Thursday, November 17, 2011
South China Sea: A Complex Territorial Dispute
China's territorial disputes stretch from frozen Himalayan mountains to islets between its mainland and Japan, but the complex row over the South China Sea is the most troublesome.
The wrangle is set to dominate this week's Association of Southeast Asian Nations (ASEAN) summit on the Indonesian resort island of Bali and the wider East Asia Summit which China and the US will also attend. GEOGRAPHY The South China Sea is an area of more than 3,000,000 sq km (1,200,000 square miles) on the western edge of the Pacific, with China and Taiwan to the north, the Philippines to the east, Borneo island to the south, and Vietnam to the west.
It contains hundreds of islets and rocks in the Paracel and Spratly islands, mostly unsuitable for human habitation. SIGNIFICANCE More than one-third of the world's seaborne trade and half its traffic in oil and gas passes through the sea. Major unexploited oil and gas deposits are believed to lie under the seabed. CLAIMANTS China and Taiwan both claim the whole of the sea, while Vietnam, the Philippines, Malaysia and Brunei each have often overlapping claims to parts of it. NAME Beijing and most other countries know it as the South China Sea, but Hanoi dubs it the East Sea and earlier this year Manila started referring to the West Philippine Sea. OCCUPATION China has held the whole of the Paracel islands since a conflict with South Vietnam in 1974.

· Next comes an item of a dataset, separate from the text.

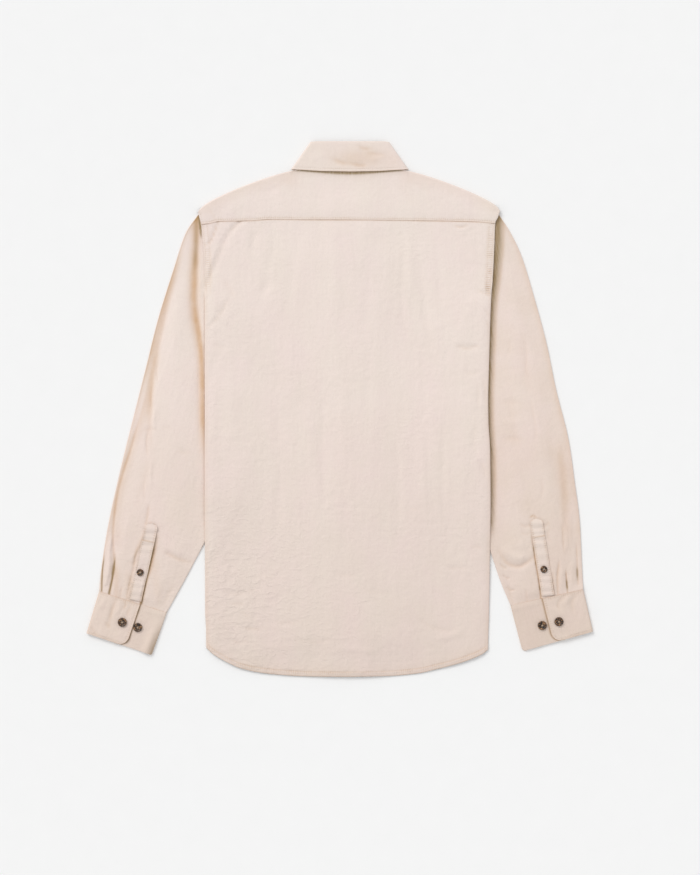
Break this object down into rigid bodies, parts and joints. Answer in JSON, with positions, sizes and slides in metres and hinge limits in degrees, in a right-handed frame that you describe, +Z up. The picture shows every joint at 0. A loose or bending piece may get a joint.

Vietnam controls more Spratly islands than any other claimant, while Brunei has none and the Taiwanese coastguard has a 130-strong garrison on Taiping, the largest of the Spratlys.
The Philippines controls eight of the Spratlys -- approximately the same as China -- plus the separate Scarborough Shoal, while Malaysia has three. INCIDENTS -CHINA/VIETNAM Vietnam and China fought a naval battle on one reef in 1998, leaving 50 Vietnamese sailors dead. Chinese naval vessels have fired on Vietnamese fishing boats in the area.
In May this year Vietnam accused Chinese marine surveillance vessels of cutting an oil survey ship's exploration cables, sparking nationalist protests in Vietnamese cities. INCIDENTS - CHINA/PHILIPPINES In 1995, China began building structures on Mischief Reef, within the Philippines' claimed exclusive economic zone.
This year Manila has accused the Chinese military of firing on Filipino fishermen, laying buoys and harassing an oil exploration vessel in its waters. RESOLUTION ASEAN and China adopted a non-binding "declaration of conduct" in 2002 to discourage hostile acts. But attempts to transform it into a legally binding "code of conduct" have so far eluded agreement.